Modus V said to ease surgeries, allow student viewing of operations.

Dr. Douglas Blaty, left, conducts a procedure using the Modus V digital microscope, while being assisted by Chase Kaufman.

Virginia ThomasJuly 2nd, 2020The Spokesman Business Journal

Inland Northwest Spine & Neurosurgery PLLC, of Coeur d’Alene, has a new piece of operating room equipment that orthopedic surgeon Dr. Douglas Blaty says is a vast improvement over previous tools.

The Modus V digital microscope, produced by Toronto-based Synaptive Medical, is hands-free and robotically controlled. Its robotic arm moves automatically based on the position of surgical instruments that are wirelessly tethered to the system. The microscope can be linked to a monitor so that the surgical field is displayed on a screen, which means surgeons don’t have to peer through eyepieces, and others in the operating room can see what the surgeon is doing.

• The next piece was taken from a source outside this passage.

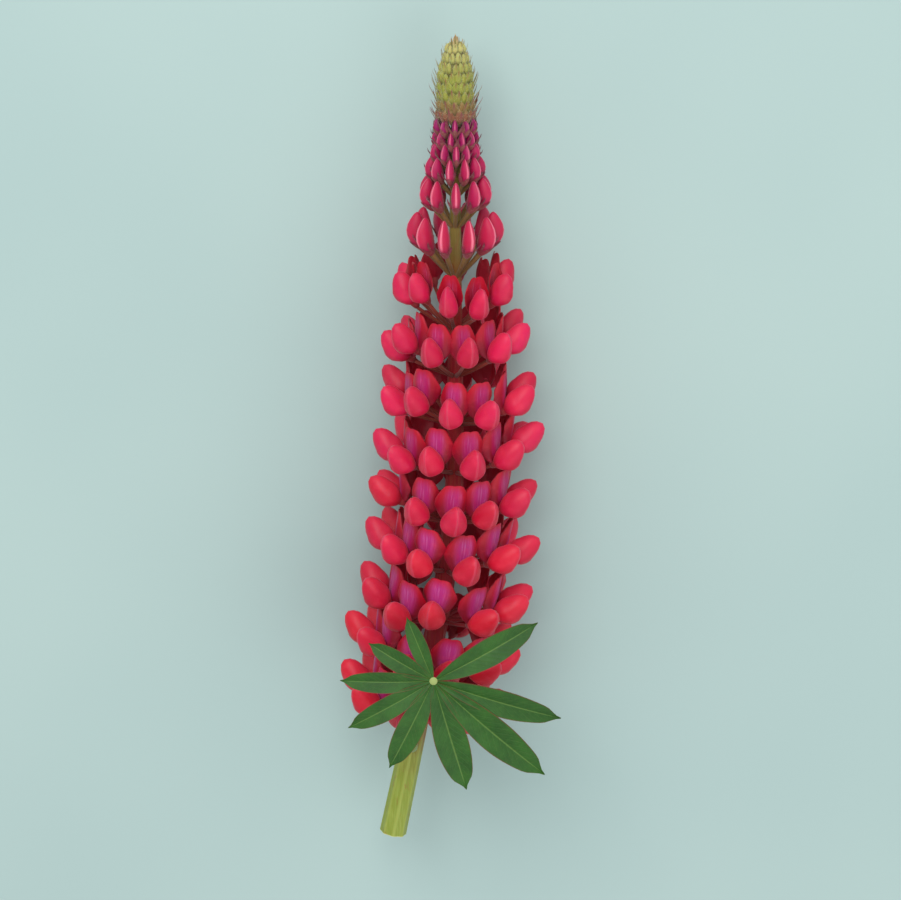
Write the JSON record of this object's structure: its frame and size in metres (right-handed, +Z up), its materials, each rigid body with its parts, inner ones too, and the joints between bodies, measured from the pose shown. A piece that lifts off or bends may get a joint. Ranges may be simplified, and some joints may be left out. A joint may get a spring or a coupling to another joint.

Blaty says he uses it for decompressions during surgery. A decompression involves accessing the spinal cord and nerves through the bony parts of the spine in order to relieve pressure on the nerves.

“At this point, I’m using it for almost any surgery where I’m doing a decompression, which is probably 70% or 80% of my surgeries,” Blaty says. “It’s probably one of the most important things in my operating room.”

Blaty says he’s used the Modus V in about 60 surgeries since the microscope arrived late last fall.

Because the Modus V is adjustable, it could increase the longevity of his surgical career, he claims.

With traditional tools such as a loupe magnifying glass or a surgical microscope, the surgeon often has to bend over to see the surgical field clearly, Blaty says.

“The Modus V allows me to have my body in different positions. It allows me to stand upright in a comfortable position,” he says. “There are lots of studies that have shown that surgeons looking down can cause neck arthritis, to the point where they may need surgery at some point in their career. That may either delay their career or end their career, depending on where they’re at.”

The microscope also can be raised as far as three feet from the surgical wound, which Blaty says makes it easier for surgeons to see exactly what they’re doing.

The Modus V is comparable in price to a surgical microscope, Blaty says. The base model starts at about $400,000.

He first encountered the Modus V while in orthopedic surgical residency training in Seattle.

“Ever since I saw it, I was like, how can I use this in spine surgery?” Blaty says.

He claims he’s one of a handful of surgeons in the Pacific Northwest who are using the Modus V for spine surgery. Most surgeons who use the microscope do so in brain surgery, he says.

“Not a lot of spine surgeons are using it, and I really don’t know why,” Blaty says.

The Modus V is useful to the rest of the staff in an operating room, he says.

“Because the surgery is projected on a big, 55-inch, high-definition screen, everybody in the room is learning what you’re actually doing,” Blaty says. “I’ve found doing surgeries with loupes or microscopes, no one in the room really knows what you’re doing … when I use this, everybody sees exactly what I’m doing.”

Blaty says the educational aspects of the Modus V could be valuable to both private practices and to medical schools.

“You could have residents, medical students, nursing students, and physical therapy students seeing exactly what’s going on and learning,” he says.